### WRITTEN INSTRUCTION
Pull out every line with the word "shown" from the entries below.

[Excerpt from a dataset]
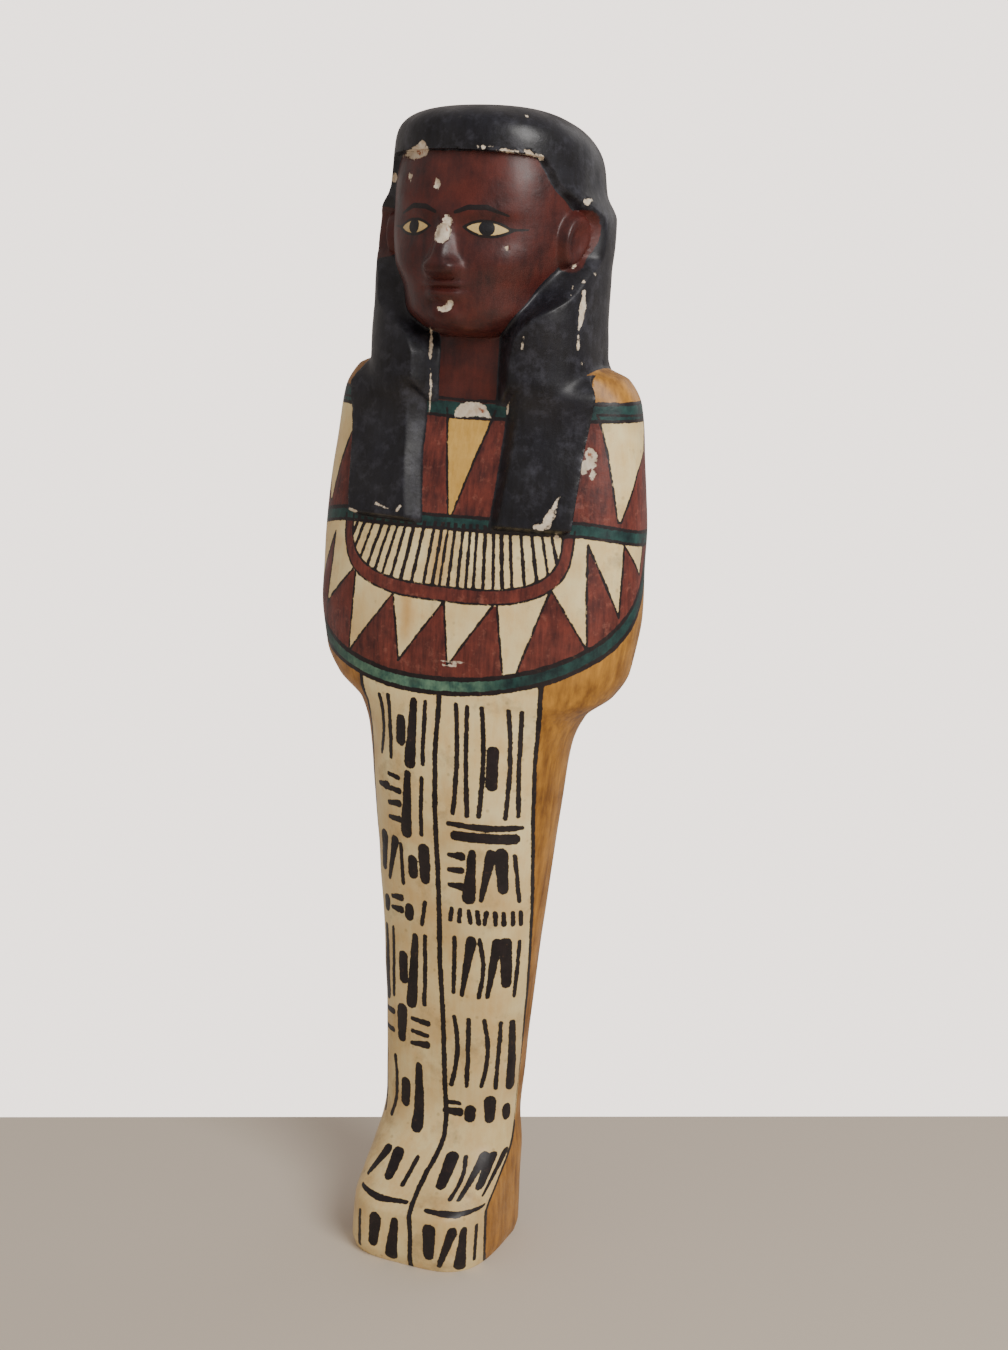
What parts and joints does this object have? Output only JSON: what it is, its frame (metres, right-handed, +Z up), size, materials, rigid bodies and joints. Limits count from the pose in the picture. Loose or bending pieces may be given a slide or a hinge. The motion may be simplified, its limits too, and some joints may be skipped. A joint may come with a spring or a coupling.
{
  "type": "ushabti figurine",
  "caption": "Mummy-shaped painted wooden figure that stands upright, with a long black wig, a striped and toothed collar, and a cream front panel down the legs to block feet",
  "frame": {"origin": "under the middle of the sole, centre of the bounding box's bottom face", "axes": "+Z up along the figure, the figure faces -Y, +X is the figure's left hand"},
  "size_m": [0.0702, 0.0432, 0.24],
  "materials": {
    "painted_wood": "painted over white ground and varnished to a gloss, with small chips"
  },
  "bodies": {
    "root": {"ushabti": "painted_wood"}
  },
  "joints": []
}
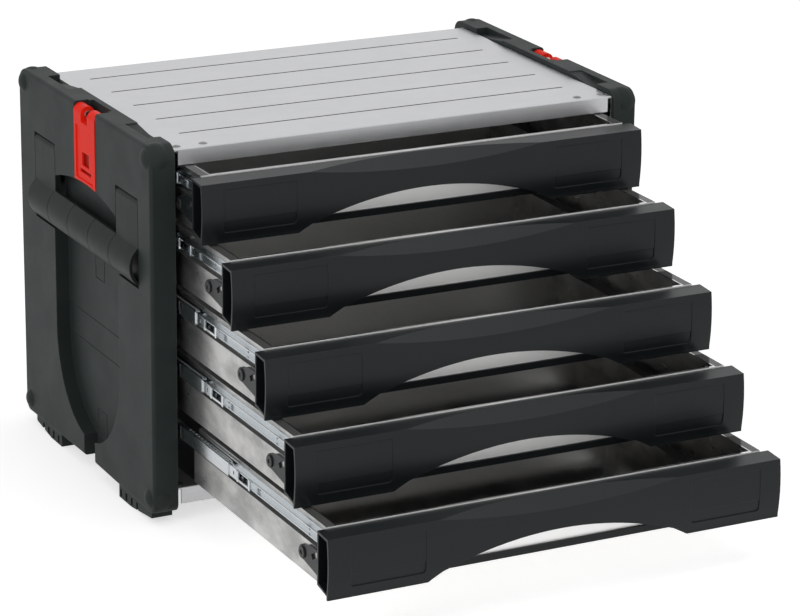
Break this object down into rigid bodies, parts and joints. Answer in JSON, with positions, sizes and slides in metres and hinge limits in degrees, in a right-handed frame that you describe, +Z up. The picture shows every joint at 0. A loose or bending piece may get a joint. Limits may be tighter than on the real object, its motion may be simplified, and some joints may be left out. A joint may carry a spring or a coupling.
{
  "type": "portable tool box with drawers",
  "caption": "Portable steel tool box with moulded side covers, fold-down side handles, stacking latches and full-width drawers on ball slides, shown opened like stairs.",
  "frame": {"origin": "on the floor, under the middle of the bounding box of the opened box", "axes": "+X to the right seen from the front, -Y out of the front where the drawers open, +Z up"},
  "size_m": [0.478, 0.592, 0.335],
  "materials": {
    "cover_plastic": "fine-textured dark moulded plastic",
    "front_plastic": "satin black plastic",
    "handle_plastic": "satin dark plastic",
    "latch_plastic": "semi-gloss red plastic",
    "plate_steel": "satin zinc-plated sheet",
    "frame_steel": "zinc-plated sheet",
    "tray_steel": "bright zinc-plated sheet",
    "slide_steel": "bright rolled steel",
    "pin_steel": "turned steel",
    "rivet_steel": "plain rivets",
    "black_screw": "blackened screw"
  },
  "bodies": {
    "casing": {"left_cover": "cover_plastic", "right_cover": "cover_plastic", "handle_pins": "pin_steel", "latch_pins": "pin_steel", "top_plate": "plate_steel", "bottom_plate": "plate_steel", "back_panel": "plate_steel", "left_side_frame": "frame_steel", "right_side_frame": "frame_steel", "plate_rivets": "rivet_steel", "cover_screws": "rivet_steel", "slide_outer_1": "slide_steel", "slide_outer_2": "slide_steel", "slide_outer_3": "slide_steel", "slide_outer_4": "slide_steel", "slide_outer_5": "slide_steel"},
    "left_handle": {"left_handle": "handle_plastic"},
    "right_handle": {"right_handle": "handle_plastic"},
    "left_latch": {"left_latch": "latch_plastic"},
    "right_latch": {"right_latch": "latch_plastic"},
    "drawer_1": {"tray_1": "tray_steel", "front_1": "front_plastic", "front_screws_1": "black_screw", "slide_inner_1": "slide_steel", "slide_rivets_1": "rivet_steel"},
    "carriage_1": {"slide_middle_1": "slide_steel", "ball_cage_1": "slide_steel"},
    "drawer_2": {"tray_2": "tray_steel", "front_2": "front_plastic", "front_screws_2": "black_screw", "slide_inner_2": "slide_steel", "slide_rivets_2": "rivet_steel"},
    "carriage_2": {"slide_middle_2": "slide_steel", "ball_cage_2": "slide_steel"},
    "drawer_3": {"tray_3": "tray_steel", "front_3": "front_plastic", "front_screws_3": "black_screw", "slide_inner_3": "slide_steel", "slide_rivets_3": "rivet_steel"},
    "carriage_3": {"slide_middle_3": "slide_steel", "ball_cage_3": "slide_steel"},
    "drawer_4": {"tray_4": "tray_steel", "front_4": "front_plastic", "front_screws_4": "black_screw", "slide_inner_4": "slide_steel", "slide_rivets_4": "rivet_steel"},
    "carriage_4": {"slide_middle_4": "slide_steel", "ball_cage_4": "slide_steel"},
    "drawer_5": {"tray_5": "tray_steel", "front_5": "front_plastic", "front_screws_5": "black_screw", "slide_inner_5": "slide_steel", "slide_rivets_5": "rivet_steel"},
    "carriage_5": {"slide_middle_5": "slide_steel", "ball_cage_5": "slide_steel"}
  },
  "joints": [
    {"name": "left_handle_hinge", "type": "hinge", "parent": "casing", "child": "left_handle", "pos_m": [-0.226, 0.139, 0.2775], "axis": [0, 1, 0], "range_deg": [0, 90]},
    {"name": "right_handle_hinge", "type": "hinge", "parent": "casing", "child": "right_handle", "pos_m": [0.226, 0.139, 0.2775], "axis": [0, -1, 0], "range_deg": [0, 90]},
    {"name": "left_latch_hinge", "type": "hinge", "parent": "casing", "child": "left_latch", "pos_m": [-0.225, 0.137, 0.326], "axis": [0, 1, 0], "range_deg": [0, 170]},
    {"name": "right_latch_hinge", "type": "hinge", "parent": "casing", "child": "right_latch", "pos_m": [0.225, 0.137, 0.326], "axis": [0, -1, 0], "range_deg": [0, 170]},
    {"name": "drawer_1_slide", "type": "slide", "parent": "casing", "child": "drawer_1", "axis": [0, -1, 0], "range_m": [-0.0495, 0.2405]},
    {"name": "carriage_1_slide", "type": "slide", "parent": "casing", "child": "carriage_1", "axis": [0, -1, 0], "range_m": [-0.02782, 0.13478]},
    {"name": "drawer_2_slide", "type": "slide", "parent": "casing", "child": "drawer_2", "axis": [0, -1, 0], "range_m": [-0.1085, 0.1815]},
    {"name": "carriage_2_slide", "type": "slide", "parent": "casing", "child": "carriage_2", "axis": [0, -1, 0], "range_m": [-0.06086, 0.10174]},
    {"name": "drawer_3_slide", "type": "slide", "parent": "casing", "child": "drawer_3", "axis": [0, -1, 0], "range_m": [-0.1725, 0.1175]},
    {"name": "carriage_3_slide", "type": "slide", "parent": "casing", "child": "carriage_3", "axis": [0, -1, 0], "range_m": [-0.0967, 0.0659]},
    {"name": "drawer_4_slide", "type": "slide", "parent": "casing", "child": "drawer_4", "axis": [0, -1, 0], "range_m": [-0.2275, 0.0625]},
    {"name": "carriage_4_slide", "type": "slide", "parent": "casing", "child": "carriage_4", "axis": [0, -1, 0], "range_m": [-0.1275, 0.0351]},
    {"name": "drawer_5_slide", "type": "slide", "parent": "casing", "child": "drawer_5", "axis": [0, -1, 0], "range_m": [-0.288, 0.002]},
    {"name": "carriage_5_slide", "type": "slide", "parent": "casing", "child": "carriage_5", "axis": [0, -1, 0], "range_m": [-0.16138, 0.00122]}
  ],
  "couplings": [
    {"joint": "carriage_1_slide", "follows": "drawer_1_slide", "ratio": 0.56},
    {"joint": "carriage_2_slide", "follows": "drawer_2_slide", "ratio": 0.56},
    {"joint": "carriage_3_slide", "follows": "drawer_3_slide", "ratio": 0.56},
    {"joint": "carriage_4_slide", "follows": "drawer_4_slide", "ratio": 0.56},
    {"joint": "carriage_5_slide", "follows": "drawer_5_slide", "ratio": 0.56}
  ]
}
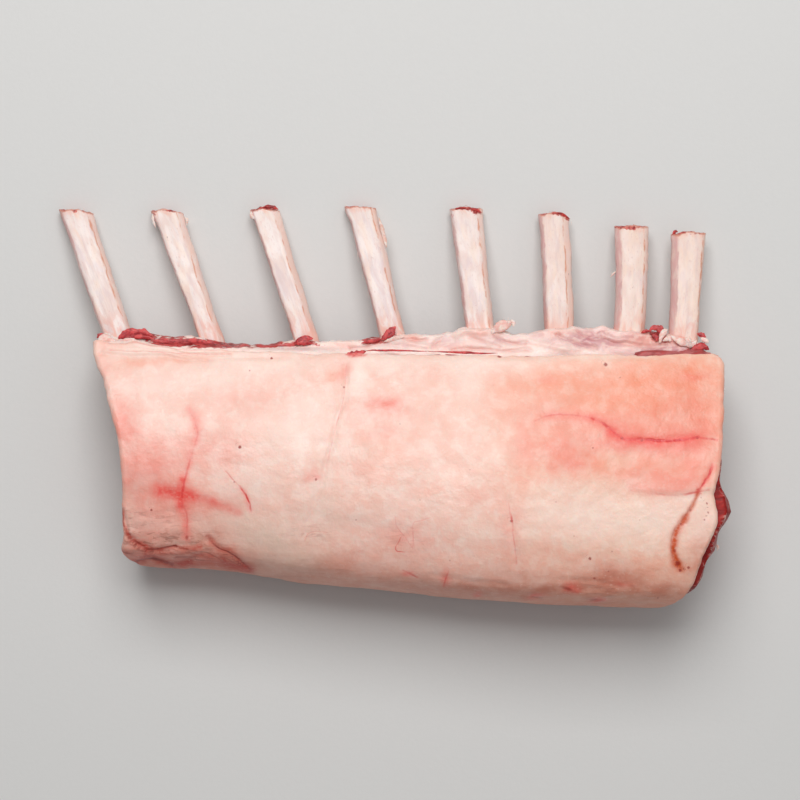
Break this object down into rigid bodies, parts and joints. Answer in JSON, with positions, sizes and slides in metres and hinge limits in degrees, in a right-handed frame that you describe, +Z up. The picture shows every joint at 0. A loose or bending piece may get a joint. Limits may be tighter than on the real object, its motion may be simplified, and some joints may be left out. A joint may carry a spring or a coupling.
{
  "type": "raw rack of lamb",
  "caption": "Raw rack of lamb lying fat side up: scraped rib bones along one edge, the loin muscle, the flank tissue round the ribs and a pale fat cap over all of it.",
  "frame": {"origin": "on the table, under the middle of the rack's bounding box, lying fat side up", "axes": "+X along the row of ribs, from the wide-spaced end to the loin's bulging cut face; +Y towards the rib tips; +Z up through the fat cap"},
  "size_m": [0.2381, 0.1427, 0.0485],
  "materials": {
    "fat": "moist pale fat, satin",
    "meat": "moist raw muscle, semi-gloss",
    "tissue": "moist flank tissue and membrane, semi-gloss",
    "bone": "scraped moist bone, satin"
  },
  "bodies": {
    "root": {"fat_cap": "fat", "loin_meat": "meat", "flank_tissue": "tissue", "rib_bone_1": "bone", "rib_bone_2": "bone", "rib_bone_3": "bone", "rib_bone_4": "bone", "rib_bone_5": "bone", "rib_bone_6": "bone", "rib_bone_7": "bone", "rib_bone_8": "bone"}
  },
  "joints": []
}
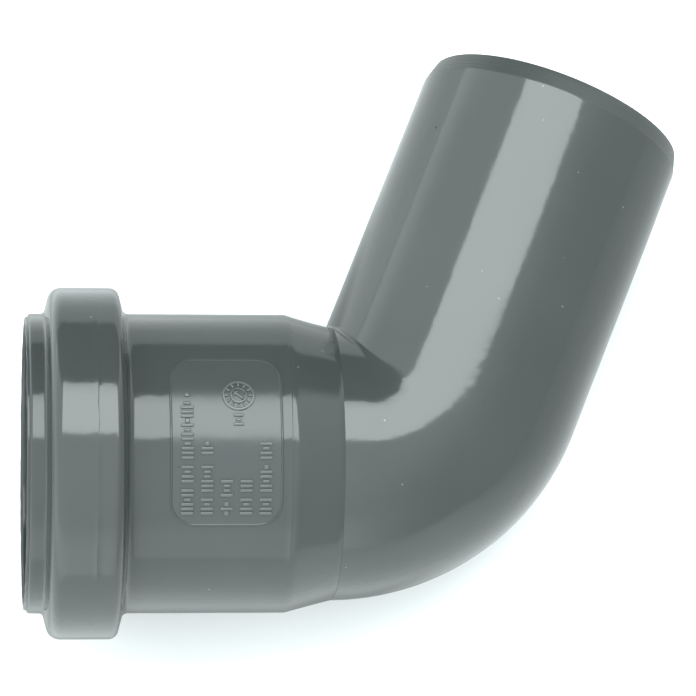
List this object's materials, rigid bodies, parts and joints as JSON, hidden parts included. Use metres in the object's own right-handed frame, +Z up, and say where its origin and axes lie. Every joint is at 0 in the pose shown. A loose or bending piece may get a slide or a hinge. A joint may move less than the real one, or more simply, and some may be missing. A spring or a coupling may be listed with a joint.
{
  "type": "waste pipe bend",
  "caption": "Push-fit bend for indoor waste pipe: a beaded socket with a lip seal, a smooth turn of under a right angle, and a plain spigot with a chamfered end.",
  "frame": {"origin": "centre of the box's footprint, on the surface that the bend lies on", "axes": "+Z up; +X is the level direction of the socket's axis, from its mouth into the bend; +Y is level, towards the side that the spigot turns to. The bend lies on its side as it would on a table, touching it with the bead's inner edge, the back of the bend and the spigot's end, so the socket's axis slopes down by 6.9 degrees from mouth to bend and the spigot's axis is level within 0.3 degrees"},
  "size_m": [0.1244, 0.1082, 0.0643],
  "materials": {
    "grey_plastic": "semi-gloss moulded polypropylene, mid grey with a slight green-blue tint",
    "black_rubber": "matt moulded elastomer, black"
  },
  "bodies": {
    "root": {"elbow_body": "grey_plastic", "lip_seal": "black_rubber"}
  },
  "joints": []
}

### EXERCISE OUTPUT
  "caption": "Portable steel tool box with moulded side covers, fold-down side handles, stacking latches and full-width drawers on ball slides, shown opened like stairs.",
List this object's materials, rigid bodies, parts and joints as JSON, hidden parts included. Use metres in the object's own right-handed frame, +Z up, and say where its origin and axes lie. Every joint is at 0 in the pose shown. A loose or bending piece may get a slide or a hinge. A joint may move less than the real one, or more simply, and some may be missing. A spring or a coupling may be listed with a joint.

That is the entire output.